Work to complete — Search the data below for the string "with". Extract every line that contains it.

Collected material —
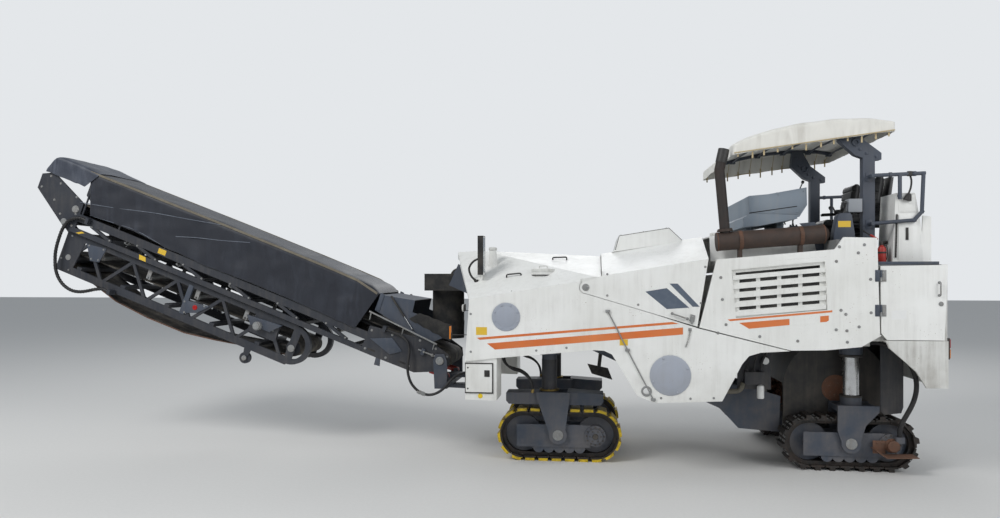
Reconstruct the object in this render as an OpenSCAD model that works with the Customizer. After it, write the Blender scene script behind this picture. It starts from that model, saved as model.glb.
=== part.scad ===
// Cold planer (road milling machine) on four tracks, with its folded discharge conveyor.
// +X points to the rear of the machine, +Y to its right side, +Z up. Travel is along -X.

/* [Whole machine] */
// Half of the width over the side walls
half_w = 1250; // [1150:10:1350]
// Distance from the front crawler centre to the rear crawler centre
wheelbase = 2950; // [2850:10:3050]
// Gap between seated pieces
seam = 0.3; // [0.2:0.1:0.5]

/* [Crawlers] */
// Length of a crawler over its shoes
track_l = 1330; // [1200:10:1400]
// Height of a crawler over its shoes
track_h = 560; // [500:10:600]
// Width of a shoe
track_w = 260; // [220:10:300]
// Number of shoes on a crawler
shoe_n = 22; // [16:1:24]
// Thickness of a shoe
shoe_t = 52; // [40:1:60]
// Distance of a front crawler's centre line from the middle
front_y = 535; // [500:5:600]
// Distance of the left rear crawler's centre line from the middle
rear_left_y = 590; // [570:5:640]
// Distance of the right rear crawler's centre line from the middle
rear_right_y = 1082; // [1078:1:1084]
// Height of a yoke's pin above the ground
yoke_pin_z = 285; // [260:5:300]
// Thickness of a yoke's plate
yoke_t = 28; // [20:1:32]
// Distance of the front steering axis ahead of the crawler centre
steer_lead = 110; // [60:5:150]
// Radius of a lifting column
column_r = 80; // [60:1:82]

/* [Milling drum] */
// Radius over the tips of the picks
drum_r = 490; // [450:5:500]
// Milling width
drum_w = 1260; // [1200:10:1270]
// Height of the drum's axis above the ground
drum_z = 800; // [780:5:820]
// Distance of the drum's axis ahead of the rear crawler centre
drum_lead = 50; // [0:5:60]
// Left inner face of the drum housing
drum_left_y = -395; // [-398:1:-380]
// Rows of picks round the drum
pick_rows = 12; // [8:1:16]
// Picks along a row
pick_cols = 9; // [6:1:11]

/* [Discharge conveyor] */
// Slope of the conveyor at rest
boom_tilt = 21.2; // [15:0.1:25]
// Length from the tail pulley to the folding hinge
boom_l = 4850; // [4600:10:4900]
// Half of the width over the conveyor's side frames
boom_half_w = 450; // [430:5:470]
// Height of the tail pulley and lifting axis
boom_z = 1040; // [1000:5:1060]
// Distance of the slewing axis ahead of the front crawler centre
slew_lead = 1330; // [1320:5:1360]
// Length of the folding section
fold_l = 3450; // [3300:10:3500]
// Height of the conveyor's cover above the belt line
cover_h = 520; // [480:5:540]

/* [Loading conveyor] */
// Half of the width over the loading conveyor
loader_half_w = 395; // [360:5:400]
// Depth of the loading conveyor's trough
loader_h = 260; // [220:5:280]

/* [Platform] */
// Height of the platform floor
floor_z = 2090; // [2060:5:2100]
// Half of the width of the canopy
canopy_half_w = 1030; // [950:5:1080]

/* [Hidden] */

$fn = 48;
eps = 1;
// Places along the machine, measured from the front crawler centre
rear_x = wheelbase;
steer_x = -steer_lead;
rear_column_x = rear_x + 45;
drum_x = rear_x - drum_lead;
slew_x = -slew_lead;
// Edge of the side wall: a straight line that rises to the rear
edge_x = [-880, 1540, 2640];
edge_z = [1750, 2140, 2235];
edge_slope = (edge_z[1] - edge_z[0]) / (edge_x[1] - edge_x[0]);
function edge(x) = x < edge_x[1]
    ? edge_z[0] + (x - edge_x[0]) * edge_slope
    : edge_z[1] + (x - edge_x[1]) * (edge_z[2] - edge_z[1]) / (edge_x[2] - edge_x[1]);
flank_t = 300;
flank_in = half_w - flank_t;
tank_in = loader_half_w + 25;
tank_bottom = 1225;
wall = 12;
side_wall_t = 30;
pivot = [290, 1870];
pivot_r = 60;
// Rear slanted edge of the hood and of the flank's cut for it
hood_rear_low = [1365, 1482];
hood_rear_top = [1528, 2138];
hood_gap = 8;
deck_end = 440;
bulkhead_x = 2700;
rear_end_x = 3650;
tank_top = floor_z - 40;
tank_half_w = half_w - 70;
leg_socket_z = 1360;
ladder_t = 60;
// Foremost point of the conveyor's head, and the front crawler centre's distance from
// the middle of the whole length
head_tip = [boom_l + 470, 90];
front_x = (slew_lead + head_tip[0] * cos(boom_tilt) - head_tip[1] * sin(boom_tilt)
    - rear_end_x - ladder_t) / 2;
// Loading conveyor: lower and upper axis points
loader_low = [2190, 500];
loader_high = [-1140, 1975];
loader_tilt = atan((loader_high[1] - loader_low[1]) / (loader_low[0] - loader_high[0]));
loader_len = norm(loader_high - loader_low);
housing_r = drum_r + 24;
housing_t = 16;
fold_n = -170;
fold_half_w = 400;
fold_low_n = -760;
fold_top_n = -265;
// Pulleys of the folding section's belt. Columns: s, n, radius over the belt
fold_pulleys = [[boom_l - 170, -560, 80], [boom_l - fold_l + 290, -540, 100]];
white = "white";
steel_grey = "#4a5363";
black = "#1c1c1e";
// Routes of the hoses. Columns of the first two: s, n in the conveyor's frame, and y
front_hose_r = 15;
front_hose_route = [
    [700, 95, -480], [620, 95, -480], [540, 95, -480], [470, 80, -485], [410, 45, -495], [370, -10, -510],
    [345, -75, -525], [325, -145, -540], [300, -215, -545], [260, -285, -545], [205, -345, -545],
    [135, -385, -545], [60, -405, -545], [-15, -395, -545], [-80, -355, -545], [-125, -295, -545],
    [-150, -225, -540], [-160, -150, -530], [-165, -75, -510], [-185, -5, -480], [-220, 60, -445],
    [-275, 110, -415], [-345, 145, -395], [-432, 179, -395],
];
head_hose_r = 18;
head_hose_route = [
    [4560, -50, -482], [4625, -50, -482], [4685, -65, -482], [4740, -100, -482], [4780, -150, -482],
    [4805, -215, -482], [4815, -290, -482], [4815, -375, -482], [4810, -460, -482], [4795, -550, -482],
    [4765, -640, -482], [4725, -725, -482], [4665, -800, -482], [4590, -855, -482], [4505, -885, -482],
    [4415, -890, -482], [4325, -865, -482], [4240, -820, -482], [4160, -770, -482], [4080, -735, -482],
    [4000, -735, -482],
];
// Columns: x, y, z on the machine
rear_hose_r = 25;
rear_hose_route = [
    [3080, -850, 1320], [3150, -850, 1320], [3220, -850, 1308], [3288, -850, 1280], [3350, -850, 1240],
    [3408, -850, 1190], [3458, -850, 1130], [3495, -850, 1060], [3520, -850, 985], [3530, -850, 905],
    [3525, -848, 825], [3508, -843, 748], [3480, -835, 672], [3450, -818, 600], [3422, -796, 525],
    [3405, -778, 450], [3400, -775, 376],
];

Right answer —
Reconstruct the object in this render as an OpenSCAD model that works with the Customizer. After it, write the Blender scene script behind this picture. It starts from that model, saved as model.glb.
// Cold planer (road milling machine) on four tracks, with its folded discharge conveyor.